Trade in Spirits Act 1820
- Parliament of the United Kingdom
- Long title: An Act to continue, until the Fifth Day of July One thousand eight hundred and twenty-five, several Acts for regulating the Trade in Spirits between Great Britain and Ireland reciprocally, to consolidate the countervailing Excise Duties payable on the Importation of Irish Spirits into Great Britain, and to amend the countervailing Excise Duties paid on the Importation of Irish Spirits from Scotland.
- Citation: 1 Geo. 4. c. 77
- Territorial extent: United Kingdom

Dates
- Royal assent: 24 July 1820
- Commencement: 24 July 1820
- Repealed: 5 August 1873
- Amends: Spirit Trade Act 1814; Excise Act 1819; Excise (No. 5) Act 1819;
- Repealed by: Statute Law Revision Act 1873
- Relates to: Trade in Spirits Act 1816;

Status: Repealed

Text of statute as originally enacted

= Trade in Spirits Act 1820 =

Act of the Parliament of the United Kingdom

The Trade in Spirits Act 1820 (1 Geo. 4. c. 77) was an act of the Parliament of the United Kingdom that continued several earlier acts regulating the reciprocal trade in spirits between Great Britain and Ireland, and consolidated the countervailing excise duties charged on spirits moving between Great Britain, Ireland and Scotland.

== Provisions ==
Section 1 of the act continued the Spirit Trade Act 1814 (54 Geo. 3. c. 149), as continued by the Trade in Spirits Act 1816 (56 Geo. 3. c. 105) from 5 July 1820 until 5 July 1825.

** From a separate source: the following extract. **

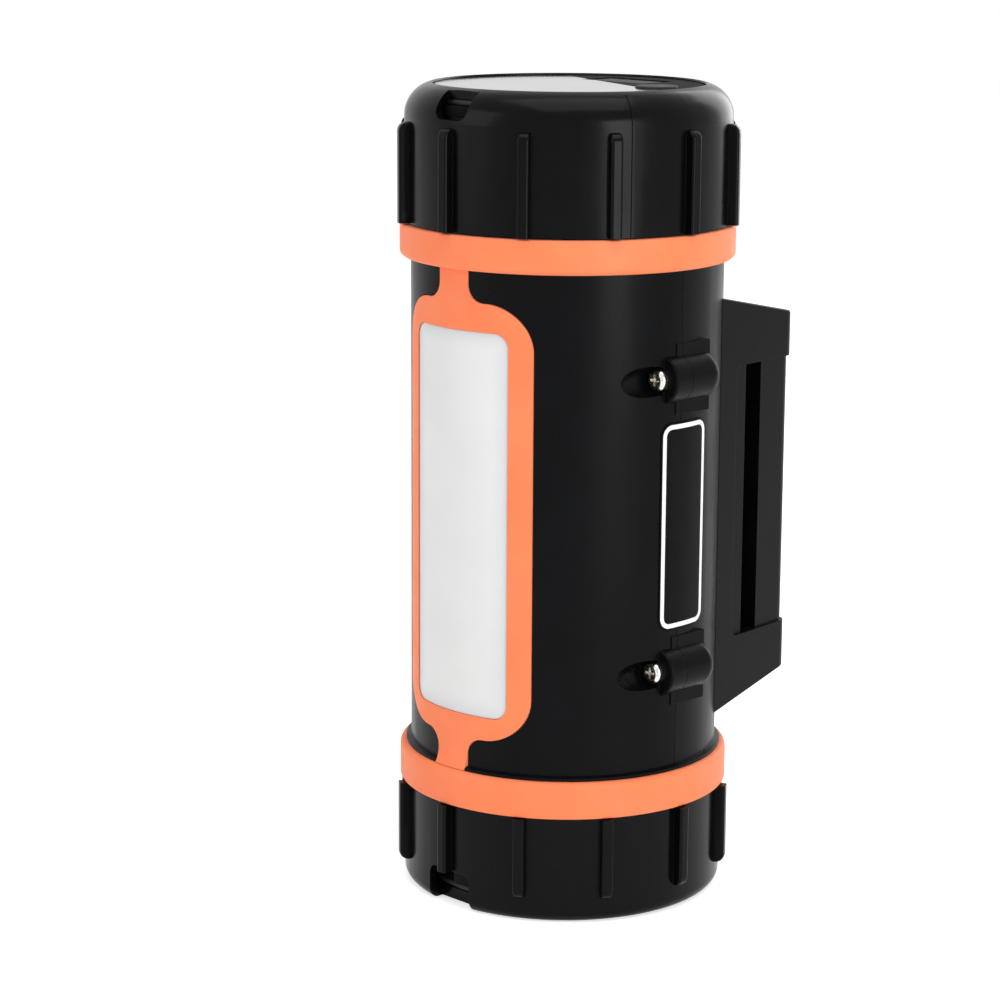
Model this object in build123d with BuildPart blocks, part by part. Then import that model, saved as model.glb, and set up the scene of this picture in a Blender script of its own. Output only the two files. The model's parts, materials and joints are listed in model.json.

Section 2 repealed the additional countervailing duties on Irish spirits imported into England and Scotland imposed by the Excise Act 1819 (59 Geo. 3. c. 53) and the Excise (No. 5) Act 1819 (59 Geo. 3. c. 105), from 5 July 1820, substituting new, consolidated countervailing duties on Irish spirits imported or brought into Great Britain, calculated by reference to the strength of the spirits.

== Subsequent developments ==
The whole act was repealed by section 1 of, and the schedule to, the Statute Law Revision Act 1873 (36 & 37 Vict. c. 91), which came into force on 5 August 1873.